在此基礎上,我們可以看到,從嚴復譯介赫胥黎的《進化與道德》(即《天演論》)和黃遵憲出版《日本國史》的1895年開始,至1898年戊戌變法失敗之日止,國中精英分子較多吸收借鑒的是此前掌握的一些西方民主憲政的經驗與知識,尤其想要以日本為榜樣,走一條英國式的君主立憲的強國路。戊戌變法失敗,大批政治精英和青年學生流亡或遊學日本之後,他們中多數人明顯變成為新興的族裔民族主義的狂熱擁躉和追求者。他們關心的不再是使國家政治運作合理化的法制和程序問題,變成了整個漢民族的情感尊嚴和地位問題,並將向西方日本學習,簡化成了如何儘快地從被少數蠻夷壓迫狀態下獲得解放的方法問題。
毫無疑問,族裔民族主義和英美式民主主義不是並行不悖的人類進化雙輪。族裔民族主義的訴求是建立在集體主義基礎上的,英美式民主主義的訴求是建立在強調國民個人權利基礎上的。族裔民族主義的盛行,在成就民族革命、國家一統的集體主義任務的同時,與強調國民個人權利的英美民主主義思想潮流、觀念意識,及其政治實踐發生碰撞,是不可避免的;儘管同有集體主義的色彩,但它與事實上建立在個人全面自由理念基礎上,相信「四海同胞主義」,主張消除階級、民族、國家差別與區隔的社會主義平等主張,也是要發生矛盾衝突的。
然而,不論是梁啟超,還是孫中山,亦即無論是改良派,還是革命派,當年顯然都曾經對三大主義囫圇吞棗、趨之若鶩,追捧唯恐不及。最具代表性的是孫中山。

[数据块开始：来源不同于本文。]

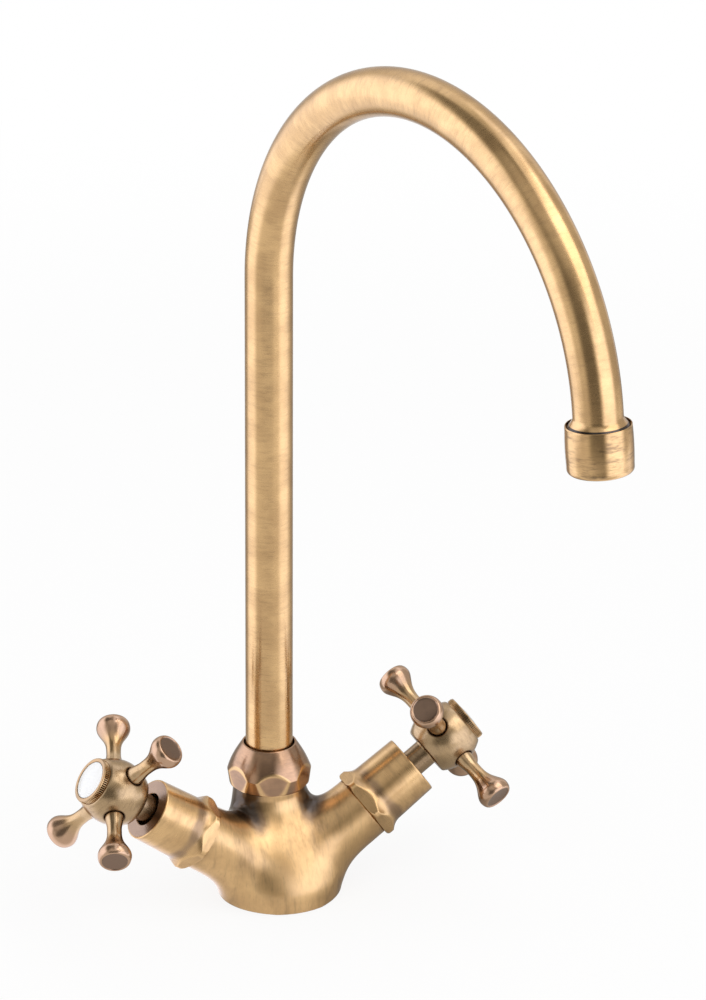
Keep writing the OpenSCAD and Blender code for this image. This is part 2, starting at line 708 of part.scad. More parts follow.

他一向以「除我之外,無革命導師」的中國奇人自居,強調黨員「非服從我不行」。但是他卻又將民族主義、民主主義和社會主義合而為一,規定為黨的指導思想。他信誓旦旦地聲言:我「決不會領導同志向專制失敗路上走」,「我是要以一身結束數千年專制人治之陳跡,而開億萬年民主法治之宏基」;並且要使三大革命「畢其功於一役」,以創造世界上第一個社會主義國家。
無論孫中山所言是否出於真誠,至少此主張下其追隨者本身的追求就漸呈分裂狀。三種主義、無數道路的選擇,在一個民族中催生出「你一國,我一國」來,也算是現代民族國家時代一種很難避免的怪現象吧。